I remember the day I had my first anaphylactic reaction. In fact, I remember nearly every reaction I've had. They're painfully difficult to remember but nearly impossible to forget.
I was going to study at my tutor's office, so I grabbed some Starbucks and an Advil for my pain and sat down to get to work. I remember my arm being itchy, I scratched and scratched and before I knew it that tiny itchy spot was a hive and that hive turned into multiple. Things happened fast and before I knew it my lips were swollen and there was a tingle in my throat. I thought that was as bad as it would get.
A few months later came my reaction to morphine, in a desperate attempt to calm my pain the emergency room nurse gave me some through my IV. Within minutes my chest was hurting more than I could explain, it became hard to breathe, my heart was racing and pounding in my chest and I felt my chest tighten with every beat. I remember doctors rushing into my room, the first round of epinephrine failing and a second quickly following; an oxygen mask was held over my face, and I will never forget the look on my mothers face as she watched in horror. I remember thinking to myself that there couldn't possibly be another reaction, that it couldn't possibly get worse than this. Little did I know, things could and would get worse... this was only the beginning.
These episodes became more frequent and left us clueless as to the trigger, so I was referred to an immunologist who led us onto the path of a vicious disease known as Mast Cell Activation Syndrome (MCAS). Mast cells are essentially the cells responsible for causing allergic reactions; they release histamine and other mediators that are related to inflammation and reaction. In my body, for whatever reason, these cells are triggered by the most minimal and uncommon of triggers. We discovered that not only was I triggered by food and medications, but by extreme temperatures and temperature changes, emotions like stress or anxiety, scents (food related or perfume/cologne related), right down to my clothes and detergent. My body is in a constant state of reaction, I suffer from allergy related symptoms every day. But when my tolerance is running low, I experience more a severe reaction known as anaphylaxis and that tends to be when my throat swells and I have difficulty breathing. To put this into perspective; during a good month I can have 1-2 anaphylactic reactions requiring the emergency room, but when my disease flares I can find myself reacting multiple times weekly. Since I've been diagnosed I've used over 50 epi pens, hundreds of doses of Benadryl, and had close to 200 allergic reactions.

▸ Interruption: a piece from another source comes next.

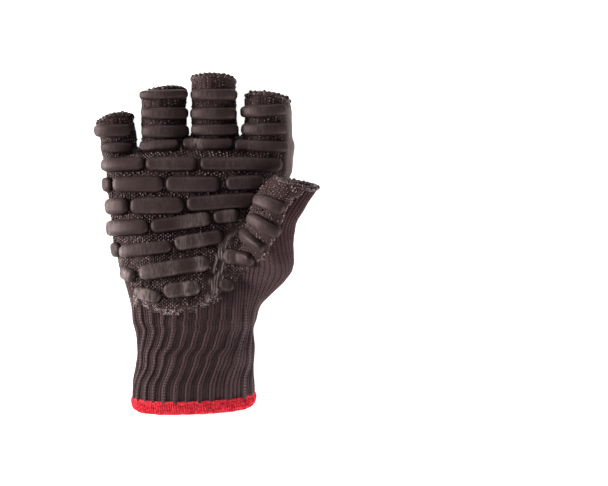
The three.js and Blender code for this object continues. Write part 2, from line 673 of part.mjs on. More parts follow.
// A pad: a bar with rounded ends and a rounded top, following the skin
const PAD_ENDS = [
  { in: 0, width: 0.5, height: 0.45 },
  { in: 0.22, width: 0.84, height: 0.82 },
  { in: 0.55, width: 1, height: 1 },
];
const PAD_SECTION = [[-1, 0], [-1, 0.5], [-0.62, 1], [0.62, 1], [1, 0.5], [1, 0]];
function pad([name, x, y, slope, length, width, lowest, height = 1]) {
  const heading = point(Math.cos(slope * DEGREE), Math.sin(slope * DEGREE), 0);
  const start = topOfSkin(x, y);
  const right = walkSkin(start, heading, length / 2, UPRIGHT);
  const left = walkSkin(start, heading.clone().negate(), lowest ? Infinity : length / 2, lowest ?? UPRIGHT);
  const trail = [...left.slice(1).reverse(), ...right];
  const distances = [0];
  const efforts = [0]; // grows with the way gone and with the bend, and spaces the sections
  for (let i = 1; i < trail.length; i++) {
    const way = trail[i].at.distanceTo(trail[i - 1].at);
    distances.push(distances[i - 1] + way);
    const bend = trail[i].out.angleTo(trail[i - 1].out) / DEGREE;
    efforts.push(efforts[i - 1] + way / SECTION_WAY + bend / SECTION_BEND);
  }
  const total = distances.at(-1);
  const ends = PAD_ENDS.map((e) => ({ ...e, in: Math.min(e.in * width, total * 0.42) }));
  const [from, to] = [ends[2].in, total - ends[2].in].map((s) => valueAt(s, distances, efforts));
  const middle = Math.max(0, Math.ceil(to - from) - 1);
  const stations = [
    ...ends.map((e) => ({ s: e.in, width: e.width, height: e.height })),
    ...Array.from({ length: middle }, (_, i) => ({
      s: valueAt(lerp(from, to, (i + 1) / (middle + 1)), efforts, distances), width: 1, height: 1 })),
    ...ends.slice().reverse().map((e) => ({ s: total - e.in, width: e.width, height: e.height })),
  ];
  const position = [];
  const triangles = [];
  const sides = PAD_SECTION.length;
  stations.forEach(({ s, width: narrow, height: low }, i) => {
    const j = Math.max(1, distances.findIndex((d) => d >= s - 1e-9));
    const t = (s - distances[j - 1]) / (distances[j] - distances[j - 1]);
    const at = trail[j - 1].at.clone().lerp(trail[j].at, t);
    const out = trail[j - 1].out.clone().lerp(trail[j].out, t).normalize();
    const forward = trail[j].at.clone().sub(trail[j - 1].at).normalize();
    const across = out.clone().cross(forward).normalize();
    const half = (narrow * width) / 2;
    const feet = PAD_SECTION.map(([u]) => nearest(at.clone().addScaledVector(across, u * half)));
    const sunk = at.clone().sub(feet[0].at.clone().lerp(feet.at(-1).at, 0.5)).dot(out);
    const base = PAD_BASE + Math.max(0, sunk);
    PAD_SECTION.forEach(([, v], c) => {
      const rise = base + v * low * height * PAD_HEIGHT;
      const p = feet[c].at.addScaledVector(feet[c].out.lerp(out, 0.5).normalize(), rise);
      position.push(p.x, p.y, p.z);
      const d = (c + 1) % sides;
      if (!i) return;
      const [a, b] = [(i - 1) * sides, i * sides];
      triangles.push(a + c, b + c, b + d, a + c, b + d, a + d);
    });
  });
  const far = (stations.length - 1) * sides;
  for (let c = 1; c < sides - 1; c++) {
    triangles.push(0, c, c + 1);
    triangles.push(far, far + c + 1, far + c);
  }
  return geometryOf(position, triangles);
}
for (const row of PADS) addPiece(row[0], pad(row), padFinish);

// The tables' own origin lies in the palm: the glove moves so that it stands over the origin.
for (const mesh of glove.children) mesh.geometry.translate(-MIDDLE.x, -MIDDLE.y, 0);

export default glove;
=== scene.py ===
"""A half-finger impact glove for the right hand, lying on its back with the palm up.

Blender 4.5. The glove is built as it is made: the string knit first, then the yarn at its finger
ends and the red hem, then the rubber coat over the palm side, and last the raised pads on it.
"""

import math

import bpy
import numpy as np
from mathutils import Matrix, Vector, noise
from mathutils.bvhtree import BVHTree


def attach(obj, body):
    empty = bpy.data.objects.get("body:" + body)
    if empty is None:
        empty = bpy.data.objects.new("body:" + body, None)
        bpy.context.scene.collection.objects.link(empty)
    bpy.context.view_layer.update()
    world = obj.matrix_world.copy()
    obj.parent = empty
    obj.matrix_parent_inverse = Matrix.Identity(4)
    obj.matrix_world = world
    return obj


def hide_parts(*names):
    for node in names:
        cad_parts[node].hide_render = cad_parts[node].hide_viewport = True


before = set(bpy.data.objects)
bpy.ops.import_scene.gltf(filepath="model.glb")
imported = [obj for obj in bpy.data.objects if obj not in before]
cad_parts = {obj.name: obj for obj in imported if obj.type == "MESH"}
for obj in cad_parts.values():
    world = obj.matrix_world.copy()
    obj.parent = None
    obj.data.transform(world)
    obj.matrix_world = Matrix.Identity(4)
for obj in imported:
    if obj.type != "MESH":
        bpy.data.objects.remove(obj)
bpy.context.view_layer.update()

# The knitted skin. A seven-gauge glove machine knits four finger tubes, joins them into the hand,
# adds the thumb tube and ends in the wrist, in one piece and with no seam. It is laid out here as
# one cage of four-sided patches, each two wales wide, in millimetres from the palm.
MIDDLE = np.array([6.3, 1.4, 0.0])  # where the origin of the solids lies in these millimetres
KNIT = 1.9  # thickness of the knit
COLLAR = 4.0  # how much of each finger tube belongs to the hand
NECK = 8  # how quickly a finger tube narrows above its web
TUBE_ROW = 9  # about how far apart the rows of a finger tube lie
FINGER_COLUMNS, THUMB_COLUMNS, HAND_COLUMNS, WRIST_COLUMNS = 14, 16, 44, 52
# web and end at the left and the right, crown of the end, middle and width at the web and at the
# end, depth, and how far the end lifts off the table
FINGERS = {
    "index": ((61, 58), (85.1, 81.6), 2.8, (41.1, 42.3), (30.4, 25.4), 20.4, 2.0),
    "middle": ((61, 61), (94.5, 93.8), 2.9, (11.4, 10.9), (29.2, 25.6), 20.4, 1.6),
    "ring": ((53.5, 61), (84.1, 88.2), 3.2, (-18.2, -18.4), (30, 25.6), 20.0, 1.8),
    "little": ((50, 53.5), (67.8, 72.3), 4.0, (-43.2, -46.4), (20, 20.4), 18.0, 2.6),
}
# height along the hand, left, right, top, and how far the thumb draws the palm's columns across
HAND_ROWS = [
    (47, -52.4, 54.8, 25.0, 0),
    (36, -51.3, 53.6, 26.4, 0.5),
    (24.5, -49.7, 51.4, 26.6, 1.6),
    (13, -47.8, 48.4, 26.8, 3.2),
]
WRIST = (-44, -36.8, 36.2, 33.4)  # height along the hand, left, right and top of its section
LOWER_ROWS = 5  # from the thumb's web down to the wrist
# place, width, depth and roll of the thumb's stations
THUMB = [
    ((41.8, -3.0, 25), 40, 25, 40),
    ((43.4, 5.5, 33.0), 35, 26, 48),
    ((45.2, 14.5, 38.2), 31.5, 27, 54),
    ((49.6, 23.2, 40.6), 30, 26, 56),
    ((57.0, 33.3, 42), 27.5, 23.5, 56),
]
THUMB_WEB = [(24.5, 9.4, 27), (33.0, 12.4, 22), (40.8, 13.2, 15.6), (45.6, 12.4, 10), (48.4, 10.4, 4.6)]
# centre, height and half-widths of the palm's rises and hollows
PALM_RELIEF = [(-30, -8, 3.0, 20, 28), (13, -17, -3.6, 9, 22), (26, -12, 2.4, 9, 12), (2, 20, -1.6, 30, 14)]
# share of the cuff's length, left, right, top, and the columns that the ribs have slumped
CUFF_ROWS = [
    (0.11, -35.4, 34.8, 33.0, -0.5),
    (0.23, -34.6, 34.8, 32.4, 0.1),
    (0.36, -34.0, 35.6, 32.8, 0.9),
    (0.49, -34.2, 35.4, 33.6, 0.8),
    (0.61, -35.0, 34.8, 33.0, 0.9),
    (0.73, -36.0, 34.8, 33.6, 1.7),
    (0.86, -36.8, 35.2, 34.0, 1.9),
    (1.0, -36.8, 35.6, 34.0, 2.0),
]
CUFF_END = (-87.2, -84.9, 7.9)  # the edge's height at its two sides, and how far the palm side sags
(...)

Despite dealing with this condition for upwards of six years, there are things that still frighten me and I can't forget them. Things like the feeling of your throat closing in on you as it swells, your body itching and burning, the energy I use trying to gasp for between the wheezes, the anticipation of the burn of an epi-pen, but craving the relief that spreads across your chest almost instantly. Then there is the fear that comes with wondering "what if it doesn't work this time?" The fear that consumes me every time I step out of my safe bubble that is "home," every time that I put food to my lips, every time someone enters my house, or I enter theirs. The panic I feel when I walk into a cloud of cigarette smoke, when I start to shiver from the cold or sweat from the heat. The gamble I take when I take a medication that was safe the day before but may not be safe today because that is the gift of MCAS. Those intense emotions and experiences never escape my mind, they invade my dreams and consume my memories. Sometimes I swear I can feel my throat swelling... or that my face is flushing; believe it or not sometimes I have nightmares of having a breathing tube put down my throat and can swear I feel it there. A drastic measure I've had to, unfortunately, endure more times that I can count.
In this crazy whirlwind of losing things I love because of a disease that I can't control, I'm reminded of the infinite number of blessings I'm surrounded by. I've learned to appreciate the mere existence of all that I love and to have that passion be enough to get me by. It took a while (and I still have my days) to admire from afar and not hurt and grieve that I couldn't be a part of it, but that day still came. Really, I am so unbelievably grateful to have that bit of sunshine on the days where I'm reacting to my own hormones.
MCAS is a deceitful, selfish, consuming disease. It pops up at the most inconvenient times, it will puzzle you and doctors, it will require a lot of Benadryl, but it's taught me to appreciate the calm and beauty that remains despite all that this disease has tried to take from me. That in itself is enough to get me throughout each and every day, no matter what it may bring.